> Aim of the task:
Your task is to reproduce word for word the lines running from the line containing "spring_wire = coiled_wire()" to the line containing "EDGE_BREAK = 0.02", inclusive. Nothing else belongs in the answer.

> Records supplied:
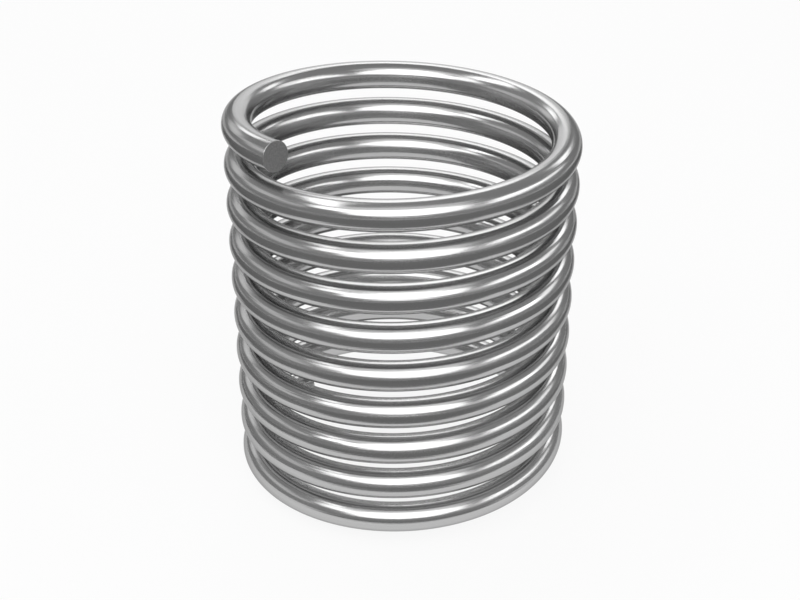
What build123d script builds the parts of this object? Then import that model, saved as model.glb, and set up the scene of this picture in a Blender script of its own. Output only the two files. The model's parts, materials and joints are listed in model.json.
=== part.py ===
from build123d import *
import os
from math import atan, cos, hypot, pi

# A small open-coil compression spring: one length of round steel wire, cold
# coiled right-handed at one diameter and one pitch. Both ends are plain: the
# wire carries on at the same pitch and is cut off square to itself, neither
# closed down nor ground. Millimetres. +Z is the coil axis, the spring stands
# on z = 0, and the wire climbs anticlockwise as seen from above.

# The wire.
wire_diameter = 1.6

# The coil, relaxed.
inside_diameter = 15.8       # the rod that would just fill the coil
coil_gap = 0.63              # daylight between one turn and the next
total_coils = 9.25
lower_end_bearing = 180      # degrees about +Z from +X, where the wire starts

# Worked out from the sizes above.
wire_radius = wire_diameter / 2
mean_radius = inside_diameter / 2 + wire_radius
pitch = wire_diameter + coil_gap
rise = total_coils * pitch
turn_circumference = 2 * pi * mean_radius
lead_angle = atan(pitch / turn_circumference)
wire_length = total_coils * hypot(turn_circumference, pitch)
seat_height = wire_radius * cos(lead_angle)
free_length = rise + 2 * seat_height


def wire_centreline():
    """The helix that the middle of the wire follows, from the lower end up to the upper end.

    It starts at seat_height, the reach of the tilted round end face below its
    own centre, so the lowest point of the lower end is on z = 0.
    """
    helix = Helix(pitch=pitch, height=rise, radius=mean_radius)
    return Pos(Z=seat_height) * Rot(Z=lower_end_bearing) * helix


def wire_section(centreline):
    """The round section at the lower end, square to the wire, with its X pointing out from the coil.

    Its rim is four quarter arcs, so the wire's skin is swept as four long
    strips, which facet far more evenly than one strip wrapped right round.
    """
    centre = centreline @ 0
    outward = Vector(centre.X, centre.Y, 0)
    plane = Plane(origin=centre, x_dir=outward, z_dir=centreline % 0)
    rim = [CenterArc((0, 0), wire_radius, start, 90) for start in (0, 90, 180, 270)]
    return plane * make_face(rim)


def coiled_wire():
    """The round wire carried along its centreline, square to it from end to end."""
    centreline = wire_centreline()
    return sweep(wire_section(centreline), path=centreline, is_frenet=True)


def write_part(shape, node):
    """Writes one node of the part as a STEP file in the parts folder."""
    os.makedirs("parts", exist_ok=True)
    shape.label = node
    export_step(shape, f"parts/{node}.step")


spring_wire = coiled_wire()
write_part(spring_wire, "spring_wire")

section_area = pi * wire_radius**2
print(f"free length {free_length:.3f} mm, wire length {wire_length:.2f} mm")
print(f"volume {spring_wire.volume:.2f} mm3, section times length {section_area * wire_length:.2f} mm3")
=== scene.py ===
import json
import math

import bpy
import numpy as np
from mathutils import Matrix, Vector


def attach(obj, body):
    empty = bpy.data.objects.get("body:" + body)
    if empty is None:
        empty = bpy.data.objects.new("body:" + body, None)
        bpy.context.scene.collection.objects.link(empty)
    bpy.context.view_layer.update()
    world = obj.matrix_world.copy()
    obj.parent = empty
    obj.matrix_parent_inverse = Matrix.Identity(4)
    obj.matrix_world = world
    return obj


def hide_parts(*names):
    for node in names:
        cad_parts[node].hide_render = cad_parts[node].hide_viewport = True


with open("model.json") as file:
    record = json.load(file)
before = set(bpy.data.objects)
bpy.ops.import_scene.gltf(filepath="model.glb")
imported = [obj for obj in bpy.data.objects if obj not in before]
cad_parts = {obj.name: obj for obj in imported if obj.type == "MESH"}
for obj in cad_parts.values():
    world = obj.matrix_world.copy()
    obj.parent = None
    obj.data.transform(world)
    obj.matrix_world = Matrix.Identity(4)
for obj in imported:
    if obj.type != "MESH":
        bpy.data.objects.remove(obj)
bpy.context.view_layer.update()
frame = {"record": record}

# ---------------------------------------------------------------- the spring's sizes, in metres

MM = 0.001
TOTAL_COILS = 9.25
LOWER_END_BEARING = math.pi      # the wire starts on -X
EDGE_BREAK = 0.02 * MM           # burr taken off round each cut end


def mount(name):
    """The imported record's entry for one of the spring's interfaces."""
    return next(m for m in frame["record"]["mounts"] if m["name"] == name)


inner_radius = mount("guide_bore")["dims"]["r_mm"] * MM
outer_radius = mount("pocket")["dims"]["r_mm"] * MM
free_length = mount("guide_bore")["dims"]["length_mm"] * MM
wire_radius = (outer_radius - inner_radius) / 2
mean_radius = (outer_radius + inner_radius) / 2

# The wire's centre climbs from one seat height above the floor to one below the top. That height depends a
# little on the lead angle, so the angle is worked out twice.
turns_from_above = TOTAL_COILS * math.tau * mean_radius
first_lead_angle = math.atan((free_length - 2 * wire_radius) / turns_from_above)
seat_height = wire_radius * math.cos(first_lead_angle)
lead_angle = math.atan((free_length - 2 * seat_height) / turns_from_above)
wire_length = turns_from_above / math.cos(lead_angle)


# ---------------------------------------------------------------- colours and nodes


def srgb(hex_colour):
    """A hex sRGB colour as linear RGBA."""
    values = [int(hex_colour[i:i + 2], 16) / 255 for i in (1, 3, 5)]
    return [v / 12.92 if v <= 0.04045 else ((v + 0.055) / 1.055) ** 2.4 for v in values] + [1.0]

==

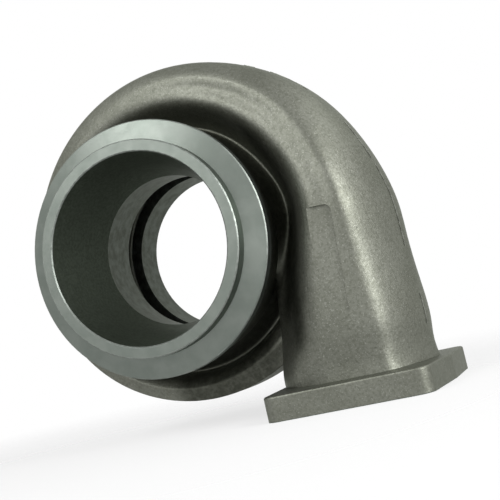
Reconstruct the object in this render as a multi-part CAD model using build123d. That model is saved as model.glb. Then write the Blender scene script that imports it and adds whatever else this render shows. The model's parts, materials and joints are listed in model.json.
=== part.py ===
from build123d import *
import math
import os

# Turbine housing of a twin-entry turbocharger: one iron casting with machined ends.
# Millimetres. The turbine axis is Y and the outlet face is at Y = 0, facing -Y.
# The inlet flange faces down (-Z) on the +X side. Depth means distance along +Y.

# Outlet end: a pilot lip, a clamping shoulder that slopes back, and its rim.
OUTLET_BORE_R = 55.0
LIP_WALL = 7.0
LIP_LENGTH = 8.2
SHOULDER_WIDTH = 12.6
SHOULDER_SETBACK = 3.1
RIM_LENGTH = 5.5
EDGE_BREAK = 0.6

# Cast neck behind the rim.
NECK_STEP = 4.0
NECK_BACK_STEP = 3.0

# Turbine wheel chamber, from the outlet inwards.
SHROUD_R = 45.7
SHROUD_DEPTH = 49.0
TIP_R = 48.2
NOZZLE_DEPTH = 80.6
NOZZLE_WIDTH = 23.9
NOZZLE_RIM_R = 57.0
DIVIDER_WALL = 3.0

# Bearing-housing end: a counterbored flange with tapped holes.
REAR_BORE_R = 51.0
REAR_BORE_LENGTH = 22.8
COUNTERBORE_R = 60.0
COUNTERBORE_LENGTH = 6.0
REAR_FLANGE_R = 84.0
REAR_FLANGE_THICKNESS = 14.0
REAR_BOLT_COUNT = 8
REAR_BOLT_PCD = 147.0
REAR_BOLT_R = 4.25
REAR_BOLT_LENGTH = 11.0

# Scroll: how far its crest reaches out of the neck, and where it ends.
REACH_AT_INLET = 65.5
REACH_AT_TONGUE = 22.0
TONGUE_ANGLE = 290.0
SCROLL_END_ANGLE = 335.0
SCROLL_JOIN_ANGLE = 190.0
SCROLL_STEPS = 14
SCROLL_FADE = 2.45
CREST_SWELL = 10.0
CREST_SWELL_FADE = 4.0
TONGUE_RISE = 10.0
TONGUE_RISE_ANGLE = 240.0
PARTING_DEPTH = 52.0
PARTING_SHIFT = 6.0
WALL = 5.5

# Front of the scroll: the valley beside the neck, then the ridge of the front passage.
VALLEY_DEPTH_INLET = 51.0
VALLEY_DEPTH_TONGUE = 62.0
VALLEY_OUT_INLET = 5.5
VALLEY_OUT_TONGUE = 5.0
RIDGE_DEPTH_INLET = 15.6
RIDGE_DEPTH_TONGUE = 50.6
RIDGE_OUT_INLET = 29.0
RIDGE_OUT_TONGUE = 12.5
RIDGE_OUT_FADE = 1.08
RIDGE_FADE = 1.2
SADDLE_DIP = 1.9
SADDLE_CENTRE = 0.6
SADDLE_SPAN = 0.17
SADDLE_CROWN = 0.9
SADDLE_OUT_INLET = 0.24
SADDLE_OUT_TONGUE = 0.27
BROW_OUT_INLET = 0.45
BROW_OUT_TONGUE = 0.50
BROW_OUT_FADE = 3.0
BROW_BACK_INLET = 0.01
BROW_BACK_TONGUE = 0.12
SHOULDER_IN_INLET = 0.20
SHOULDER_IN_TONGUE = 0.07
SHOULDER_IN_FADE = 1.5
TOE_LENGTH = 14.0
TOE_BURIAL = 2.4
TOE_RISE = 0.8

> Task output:
spring_wire = coiled_wire()
write_part(spring_wire, "spring_wire")

section_area = pi * wire_radius**2
print(f"free length {free_length:.3f} mm, wire length {wire_length:.2f} mm")
print(f"volume {spring_wire.volume:.2f} mm3, section times length {section_area * wire_length:.2f} mm3")
=== scene.py ===
import json
import math

import bpy
import numpy as np
from mathutils import Matrix, Vector


def attach(obj, body):
    empty = bpy.data.objects.get("body:" + body)
    if empty is None:
        empty = bpy.data.objects.new("body:" + body, None)
        bpy.context.scene.collection.objects.link(empty)
    bpy.context.view_layer.update()
    world = obj.matrix_world.copy()
    obj.parent = empty
    obj.matrix_parent_inverse = Matrix.Identity(4)
    obj.matrix_world = world
    return obj


def hide_parts(*names):
    for node in names:
        cad_parts[node].hide_render = cad_parts[node].hide_viewport = True


with open("model.json") as file:
    record = json.load(file)
before = set(bpy.data.objects)
bpy.ops.import_scene.gltf(filepath="model.glb")
imported = [obj for obj in bpy.data.objects if obj not in before]
cad_parts = {obj.name: obj for obj in imported if obj.type == "MESH"}
for obj in cad_parts.values():
    world = obj.matrix_world.copy()
    obj.parent = None
    obj.data.transform(world)
    obj.matrix_world = Matrix.Identity(4)
for obj in imported:
    if obj.type != "MESH":
        bpy.data.objects.remove(obj)
bpy.context.view_layer.update()
frame = {"record": record}

# ---------------------------------------------------------------- the spring's sizes, in metres

MM = 0.001
TOTAL_COILS = 9.25
LOWER_END_BEARING = math.pi      # the wire starts on -X
EDGE_BREAK = 0.02 * MM           # burr taken off round each cut end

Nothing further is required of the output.